Assim como Silas tomou como base as intenções explícitas da canção de Ary, Cazuza fez em “Brasil” (samba-rock compost em 1987, e gravado no LP Ideologia, Polygram, 1988) um antissamba exaltação, uma anti-Aquarela do Brasil.

Ary se formou em Direito e foi colega de Mário Reis na faculdade, que dele gravou “Vou à Penha” e “Vamos deixar de intimidades”, seu primeiro sucesso popular. Ganhou diploma da Academia de Ciências e Artes de Hollywood pela trilha sonora de Você já foi à Bahia?, de Walt Disney (o desenho com o Zé Carioca), e é o autor, dentre outras canções, de “Boneca de piche”, “Os quindins de yayá” e “O tabuleiro da baiana”, Ary morava no Rio de Janeiro, e nunca foi à Bahia.

Voltando à questão das origens, o samba da Bahia era aglutinante e agregado, e tinha uma percussão leve e caseira, marcada pelas colheres esfregadas nos pratos, pandeiros, e, principalmente, pelas batidas das palmãos das mãos.
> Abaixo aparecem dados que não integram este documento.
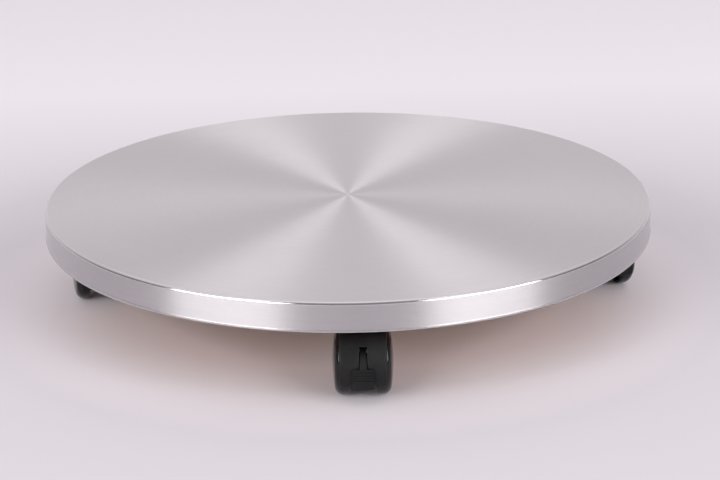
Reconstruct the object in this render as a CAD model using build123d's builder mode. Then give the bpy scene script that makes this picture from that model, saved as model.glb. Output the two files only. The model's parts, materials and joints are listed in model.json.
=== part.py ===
from build123d import *
import os
from math import asin, cos, degrees, radians, sin

# A round rolling platform: a steel-skinned disc on four hooded twin-wheel swivel casters, two of
# them with a foot brake. Millimetres, +Z up, origin on the floor under the centre of the disc.

# Driving dimensions of the platform
DISC_RADIUS = 200.0
HEIGHT = 64.0
SHEET = 0.8
EDGE_RADIUS = 2.0
RIM_HEIGHT = 18.7
HEM_RADIUS = 1.0
HEM_WIDTH = 3.0
BEAD = 0.4
BEAD_RADIUS = 0.55
BEAD_SIDE = 0.8
BEAD_HEIGHT = 1.7
BOARD_THICKNESS = 15.0
BOARD_GAP = 0.2
BOARD_CHAMFER = 2.0

# Driving dimensions of the casters; a caster is drawn about its own swivel axis, trailing along -Y
SWIVEL_RADIUS = 169.0
TRAIL = 12.0
WHEEL_RADIUS = 20.0
WHEEL_OUTER = 18.0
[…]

O maxixe do Rio de Janeiro se encontrava com o lundu e o jongo, e era bem mais pesado, apresentando uma percussão de atabaques e tambores, que depois foi crescendo e se enriquecendo, com a criatividade dos compositores e instrumentistas, e gerou nosso samba brasileiro, em suas várias formas, além do choro e, depois, das misturas que daí vieram.